═══ Dataset excerpts ═══
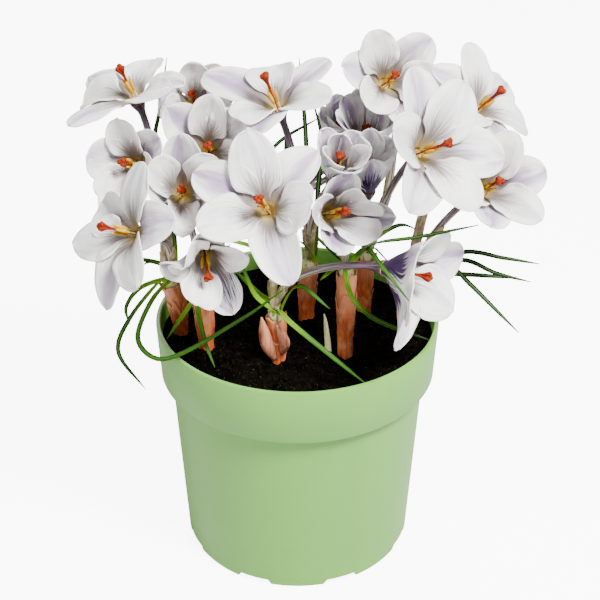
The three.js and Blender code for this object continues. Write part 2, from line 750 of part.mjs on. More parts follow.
function tuftBody(tuft, feet, leaves) {
  const top = tuftPoint(tuft, tuft.rise);
  const low = tuft.rise - SHEATH.pocket + GAP;
  const plug = turned(
    [
      [0, low],
      [CROWN_RADIUS, low],
      [CROWN_RADIUS, (low + tuft.rise) / 2],
      [CROWN_RADIUS, tuft.rise + 1.4],
      [CROWN_RADIUS * 0.7, tuft.rise + 2.2],
      [0, tuft.rise + 2.2],
    ],
    8,
  );
  const crown = reshape(plug, (x, y, z) => {
    const centre = tuftPoint(tuft, z);
    return new Vector(centre.x + x, centre.y + y, centre.z);
  });
  let body = solid(crown);
  for (const foot of feet) {
    const hole = rod(
      foot.clone().setZ(foot.z - TUBE.seat - GAP),
      UP,
      TUBE.seat + 3,
      TUBE.foot + GAP,
      8,
    );
    body = body.subtract(solid(hole));
  }
  const turns = leafTurns(top, leaves);
  return joined([body, ...leaves.map((points, i) => leafBody(top, turns[i], points))]);
}

// Assembly

const MATERIALS = {
  pot: { color: "#a9c696", roughness: 0.5 },
  soil: { color: "#1a1610", roughness: 1 },
  sheath: { color: "#c0673a", roughness: 0.8 },
  leaf: { color: "#3f6a2c", roughness: 0.55 },
  tepal: { color: "#e4e2e2", roughness: 0.6 },
  heart: { color: "#e8611c", roughness: 0.6 },
};

const group = new THREE.Group();

function place(name, body, material) {
  const mesh = new THREE.Mesh(
    geometryOf(body),
    new THREE.MeshStandardMaterial({ ...MATERIALS[material], metalness: 0 }),
  );
  mesh.name = name;
  group.add(mesh);
}

place("pot", potBody(), "pot");
place("soil", soilBody(), "soil");
place("sprout", sproutBody(), "leaf");
for (const [number, tuft] of Object.entries(TUFTS)) {
  const blooms = Object.entries(BLOOMS).filter(([, bloom]) => bloom.tuft === Number(number));
  const feet = blooms.map(([, bloom]) => tubeFoot(bloom));
  const leaves = LEAVES.filter(([home]) => home === Number(number)).map((leaf) => leaf.slice(1));
  const scales = SCALES.filter(([home]) => home === Number(number)).map((scale) => scale.slice(1));
  place(`sheath_${number}`, sheathBody(tuft, scales), "sheath");
  place(`leaves_${number}`, tuftBody(tuft, feet, leaves), "leaf");
  for (const [letter, bloom] of blooms) {
    place(`bloom_${letter}`, bloomBody(bloom), "tepal");
    place(`heart_${letter}`, heartBody(bloom), "heart");
  }
}

export default group;
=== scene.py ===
# Looks of the potted crocus: the pot, soil, sheaths, leaves and blooms of the frame, replaced
# by finer pieces of the same form.
# Shapes are worked out in millimetres, and scaled to metres as each piece is made.

import math
import random
from types import SimpleNamespace

import bmesh
import bpy
from mathutils import Matrix, Vector, noise


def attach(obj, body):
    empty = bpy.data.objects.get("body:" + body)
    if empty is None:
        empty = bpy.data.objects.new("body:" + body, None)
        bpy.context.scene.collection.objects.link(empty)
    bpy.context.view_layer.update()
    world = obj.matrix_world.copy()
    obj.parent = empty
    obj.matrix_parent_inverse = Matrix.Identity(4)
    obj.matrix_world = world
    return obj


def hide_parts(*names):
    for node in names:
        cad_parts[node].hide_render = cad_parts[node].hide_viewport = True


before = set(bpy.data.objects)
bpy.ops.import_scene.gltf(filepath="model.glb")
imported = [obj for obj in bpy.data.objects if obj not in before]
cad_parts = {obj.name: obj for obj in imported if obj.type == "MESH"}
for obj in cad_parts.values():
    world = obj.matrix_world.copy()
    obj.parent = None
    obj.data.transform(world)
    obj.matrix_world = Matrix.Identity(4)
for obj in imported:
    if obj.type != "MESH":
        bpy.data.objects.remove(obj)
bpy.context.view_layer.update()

MM = 0.001
UP = Vector((0, 0, 1))
GAP = 0.3

# Pot: a rounding is how far it goes in, then how far up or down

POT = SimpleNamespace(
    height=108.5, rim_radius=60, rim_round=0.9, rim_bevel=(0.3, 0.25), lip_wall=2,
    lip_round=(0.5, 0.7), collar_depth=25, collar_foot_radius=58.7, collar_round=(0.3, 0.5),
    wall_top_radius=54.5, base_radius=49.6, base_round=(0.6, 0.9), wall=1.5, step_slope=2,
    floor=1.8, base_rise=3.2, foot_ring=5, foot_slope=1, pad_radius=20, pad_slope=1.5, notches=8,
    notch_width=13, notch_clear=0.6, drains=8, drain_radius=4, drain_circle=34, drain_depth=10,
    drain_sides=32, drain_turn=0.03, sides=240, sharp=math.radians(28),
)

# Soil

SOIL = SimpleNamespace(
    level=98, rim_level=99.5, swell=1.6, lumps=0.9, clods=1.3, rim_gap=0.6, even_rim=2,
    floor_gap=1.6, step=(1.8, -2.4), cells=150, crumbs=420,
    crumb_sizes=(0.5, 0.6, 0.8, 0.9, 1.2, 1.6), bare=5,
)

# Sheaths, each with a shorter outer sleeve, and crowns

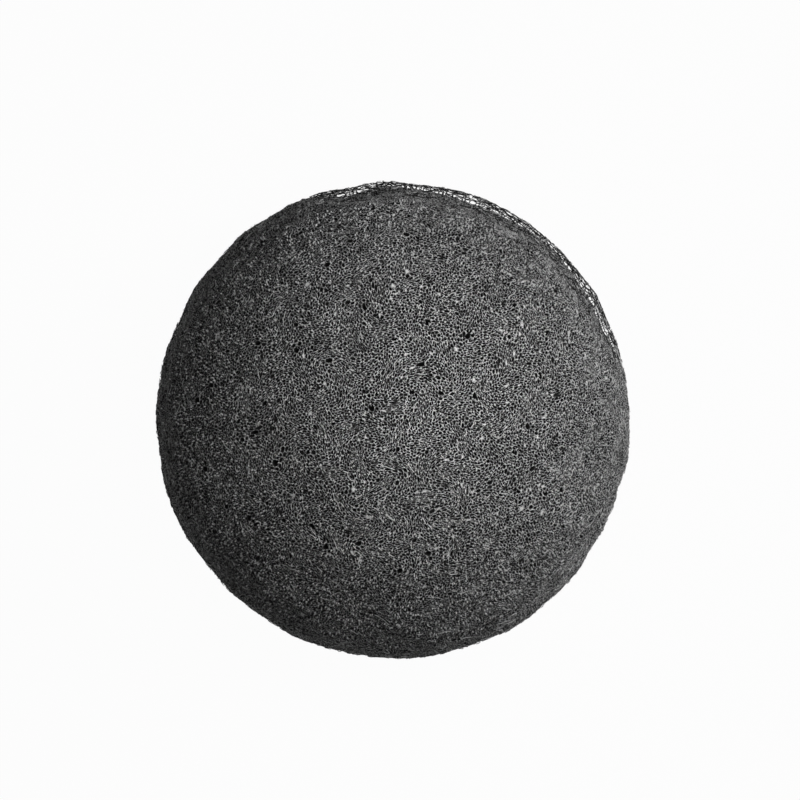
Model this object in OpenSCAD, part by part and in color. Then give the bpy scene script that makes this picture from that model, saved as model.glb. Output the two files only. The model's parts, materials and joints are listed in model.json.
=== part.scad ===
// Half-ball konjac facial sponge: an open foam moulded in a bowl, with a flat back.
// Z points up, out of the top of the dome. The flat back lies on z = 0.
// The sponge is one moulding. It is divided here into the layers that differ when it is
// squeezed: the top of the dome, the side with its rounded foot, the flat back and the core.

/* [Sponge] */
// Diameter at the widest line, just above the foot
sponge_d = 80; // [72:1:90]
// Height from the flat back to the top of the dome
sponge_h = 38; // [36.5:0.5:42]
// Radius of the rounded foot between the side and the flat back
foot_r = 4; // [3:0.25:6]
// How far the top of the dome can be pressed down
press_travel = 18; // [14:0.5:18.5]

/* [Layers] */
// Thickness of the denser layer of cells all round
skin_t = 1.5; // [1.2:0.1:2.5]
// Diameter of the flat back layer, inside the foot
back_d = 62; // [50:1:66]
// Gap between the core and the layers on the dome and the side
core_gap = 0.3; // [0.2:0.05:0.5]
// Gap round the edge of the flat back layer
back_gap = 0.1; // [0.05:0.05:0.2]

/* [Open cells] */
// Open cells on the top of the dome
dome_cells = 150; // [10:1:180]
// Open cells round the side
rim_cells = 120; // [10:1:150]
// Open cells on the flat back
back_cells = 64; // [10:1:80]
// Radius of the smallest open cell
cell_r_min = 0.35; // [0.2:0.05:0.5]
// Radius of the largest open cell
cell_r_max = 0.8; // [0.6:0.05:1.1]
// Foam left under the deepest open cell, and beside it at the edge of a layer
cell_wall = 0.3; // [0.15:0.05:0.35]

/* [Hidden] */

// Facets of a full circle: the sponge's own, and an open cell's
$fn = 180;
cell_fn = 24;

// Colours of the charcoal foam
skin_grey = [0.27, 0.27, 0.27];
back_grey = [0.24, 0.24, 0.24];
core_grey = [0.17, 0.17, 0.17];

// The seam between the side and the top of the dome is as high as the sponge is when it is
// pressed right down.
half_w = sponge_d / 2;
back_r = back_d / 2;
seam_z = sponge_h - press_travel;

// A section through the axis has two arcs, tangent to each other: the ball, with its centre on
// the axis, and the foot, which ends on the flat back. The ball's radius is the one that makes
// the foot as wide as the sponge.
foot_c = [half_w - foot_r, foot_r];
ball_r = (pow(foot_c.x, 2) + pow(sponge_h - foot_r, 2) - pow(foot_r, 2))
    / (2 * (sponge_h - 2 * foot_r));
ball_c = [0, sponge_h - ball_r];

// Direction of the line through both centres, which the arcs meet on
tangent = (foot_c - ball_c) / (ball_r - foot_r);
meet_z = ball_c.y + ball_r * tangent.y;

// Open cells follow a spiral of golden-angle steps. Each is moved along it and across it by up
// to these shares of a step, so that no rows show.
golden_turn = 360 * (1 - 1 / ((1 + sqrt(5)) / 2));
turn_share = 0.07;
row_share = 0.35;

// Degrees that set how the cells' places along the spiral, across it and their sizes vary
turn_step = 97.3;
row_step = 61.7;
size_step = 41.9;

// Largest open cell that leaves the wall under it, and how near to an edge its centre may lie
cell_top_r = min(cell_r_max, skin_t - cell_wall);
edge_keep = cell_top_r + cell_wall;

// Radius of the ball's surface at height z
function side_r(z) = sqrt(pow(ball_r, 2) - pow(z - ball_c.y, 2));

// Half of a section through the axis, moved in by inset all round. It runs up from the flat
// back, and both arcs keep their centres.
module half_section(inset) {
    far = sponge_d + sponge_h;
    intersection() {
        translate([0, inset]) square([half_w, sponge_h]);
        union() {
            intersection() {
                translate(ball_c) circle(r = ball_r - inset);
                polygon([ball_c, ball_c + far * tangent, [far, far], [0, far]]);
            }
            translate(foot_c) circle(r = foot_r - inset);
            square(foot_c);
        }
    }
}

// The layer of cells all round, in half section
module skin_section() {
    difference() {
        half_section(0);
        half_section(skin_t);
    }
}

// A number from -1 to 1 for cell i, which looks random from one cell to the next
function varied(i, step) = sin(step * i * i);

// Open cells at points on the outer surface, each with a radius of its own
module open_cells(points) {
    for (i = [0 : len(points) - 1])
        let (big_share = (1 + varied(i, size_step)) / 2)
            translate(points[i])
                sphere(r = cell_r_min + (cell_top_r - cell_r_min) * big_share, $fn = cell_fn);
}

// Points on the curved surface between two heights, spread evenly from the top down
function side_points(low, high, count) = [
    for (i = [0 : count - 1])
        let (
            z = high - (high - low) * (i + 1 / 2 + row_share * varied(i, row_step)) / count,
            a = golden_turn * (i + turn_share * varied(i, turn_step))
        )
        [side_r(z) * cos(a), side_r(z) * sin(a), z]
];

// Points on the flat back inside a radius, spread evenly from its centre out
function back_points(reach, count) = [
    for (i = [0 : count - 1])
        let (
            r = reach * sqrt((i + 1 / 2 + row_share * varied(i, row_step)) / count),
            a = golden_turn * (i + turn_share * varied(i, turn_step))
        )
        [r * cos(a), r * sin(a), 0]
];

// Soft foam inside, standing on the back layer
module foam_core() {
    color(core_grey) {
        rotate_extrude() half_section(skin_t + core_gap);
        translate([0, 0, skin_t]) cylinder(r = back_r, h = core_gap);
    }
}

// Flat back, which the sponge rests on
module back_skin() {
    color(back_grey) difference() {
        cylinder(r = back_r, h = skin_t);
        open_cells(back_points(back_r - edge_keep, back_cells));
    }
}

// Side and rounded foot, open at the seam and round the flat back
module rim_skin() {
    color(skin_grey) difference() {
        rotate_extrude() difference() {
            skin_section();
            translate([0, seam_z]) square([sponge_d, sponge_h]);
            square([back_r + back_gap, foot_r]);
        }
        open_cells(side_points(meet_z + edge_keep, seam_z - edge_keep, rim_cells));
    }
}

// Top of the dome, which the fingers press on
module dome_skin() {
    color(skin_grey) difference() {
        rotate_extrude() intersection() {
            skin_section();
            translate([0, seam_z]) square([sponge_d, sponge_h]);
        }
        open_cells(side_points(seam_z + edge_keep, sponge_h, dome_cells));
    }
}

foam_core();
back_skin();
rim_skin();
dome_skin();
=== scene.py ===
"""A konjac sponge: half a ball of charcoal foam with a flat back, dressed cell by cell.

Sites scattered over the outer surface are joined into triangles, and the dual of those
triangles is a net of foam cells. Geometry Nodes sink each cell into a cup between thin walls,
and lay loose strands of a coarser net over them. The skin is made in two shells, which meet on
the same cell edges at the seam that the squeeze divides, and a core of coarse cells fills them.
"""

import json
import logging
import math
from dataclasses import dataclass, field
from enum import Enum
from typing import Callable, Mapping, Sequence, Union

import bmesh
import bpy
import numpy as np
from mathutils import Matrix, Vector
from mathutils.geometry import delaunay_2d_cdt


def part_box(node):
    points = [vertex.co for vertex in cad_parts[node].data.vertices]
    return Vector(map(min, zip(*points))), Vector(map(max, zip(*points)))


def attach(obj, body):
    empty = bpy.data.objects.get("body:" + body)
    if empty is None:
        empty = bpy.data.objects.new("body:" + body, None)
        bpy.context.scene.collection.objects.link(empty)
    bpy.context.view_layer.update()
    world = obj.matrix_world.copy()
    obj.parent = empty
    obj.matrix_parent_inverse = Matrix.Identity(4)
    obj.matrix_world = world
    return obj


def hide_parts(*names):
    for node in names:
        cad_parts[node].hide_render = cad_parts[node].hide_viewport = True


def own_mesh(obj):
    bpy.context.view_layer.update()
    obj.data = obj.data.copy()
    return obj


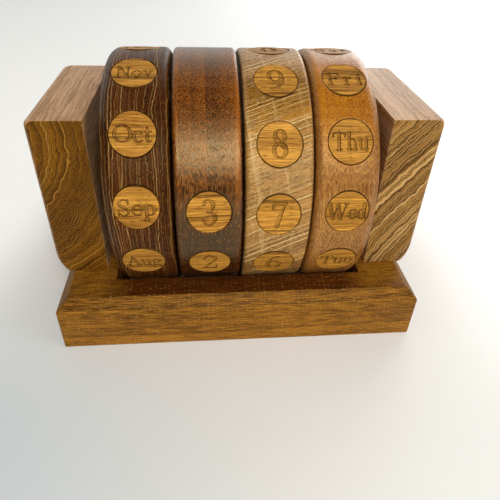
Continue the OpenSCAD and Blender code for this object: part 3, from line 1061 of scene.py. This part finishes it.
@dataclass
class Wheel:
    """A wide wheel with rounded shoulders and a flat-bottomed hole for each plug."""

    node: str
    body: str
    finish: Finish
    labels: dict[str, Label]
    left_shoulder: float
    right_shoulder: float
    bore: float = 9.58
    bore_edge: float = 0.5
    positions: int = 12
    hole_gap: float = 0.25
    hole_edge: float = 0.45
    crowding: float = 1.4
    flank: float = 3.0
    cells: int = 24
    rings: int = 9
    shoulder_steps: int = 13

    def crest(self, x: np.ndarray) -> np.ndarray:
        """Radius of the rim at x from the wheel's middle: R, or R - s + sqrt(s^2 - (|x| - h + s)^2) on a shoulder."""
        shoulder = np.where(x < 0, self.left_shoulder, self.right_shoulder)
        past = np.clip(np.abs(x) - self.half + shoulder, 0, shoulder)
        return self.radius - shoulder + np.sqrt(shoulder ** 2 - past ** 2)

    def on_rim(self, x: np.ndarray, radius: np.ndarray, elevation: np.ndarray) -> np.ndarray:
        """P = (middle + x, -r cos e, axle + r sin e)."""
        return np.stack(np.broadcast_arrays(self.middle + x, -radius * np.cos(elevation),
                                            AXLE_HEIGHT + radius * np.sin(elevation)), axis=-1)

    def make(self) -> list[Piece]:
        """Builds the wheel and its plugs.

        Returns:
            The wheel, then its plugs.
        """
        low, high = box_of(self.node)
        self.middle, self.half = (low[0] + high[0]) / 2, (high[0] - low[0]) / 2
        self.radius = (high[1] - low[1]) / 2
        self.reach = math.pi / self.positions
        plugs = [Plug(node, label, self.body) for node, label in self.labels.items()]
        self.hole, self.floor, start = plugs[0].radius + self.hole_gap, plugs[0].back, plugs[0].elevation
        taken = {round((plug.elevation - start) / self.reach / 2) % self.positions for plug in plugs}
        draft = Draft()
        for position in range(self.positions):
            add_stretch = self.add_hole if position in taken else self.add_blank
            add_stretch(draft, start + 2 * position * self.reach)
        self.add_flanks(draft, start)
        rim = hand_over(draft.build(self.node.replace("wheel", "rim")), self.node, self.body, self.finish)
        return [rim] + [plug.make() for plug in plugs]

    def add_blank(self, draft: Draft, centre: float) -> None:
        """A plain stretch of rim: P(x, e) over the crest between the two flanks.

        Args:
            draft: The wheel's draft.
            centre: Elevation of the stretch's middle.
        """
        span = np.linspace(-1, 1, self.cells + 1)
        x = span[:, None] * (self.half - self.flank)
        draft.add_grid(self.on_rim(x, self.crest(x), centre + span * self.reach))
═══
#### Task statement
Filter out every line that lacks the word "OpenSCAD", and copy the rest.

#### Response for this exercise
Model this object in OpenSCAD, part by part and in color. Then give the bpy scene script that makes this picture from that model, saved as model.glb. Output the two files only. The model's parts, materials and joints are listed in model.json.
Continue the OpenSCAD and Blender code for this object: part 3, from line 1061 of scene.py. This part finishes it.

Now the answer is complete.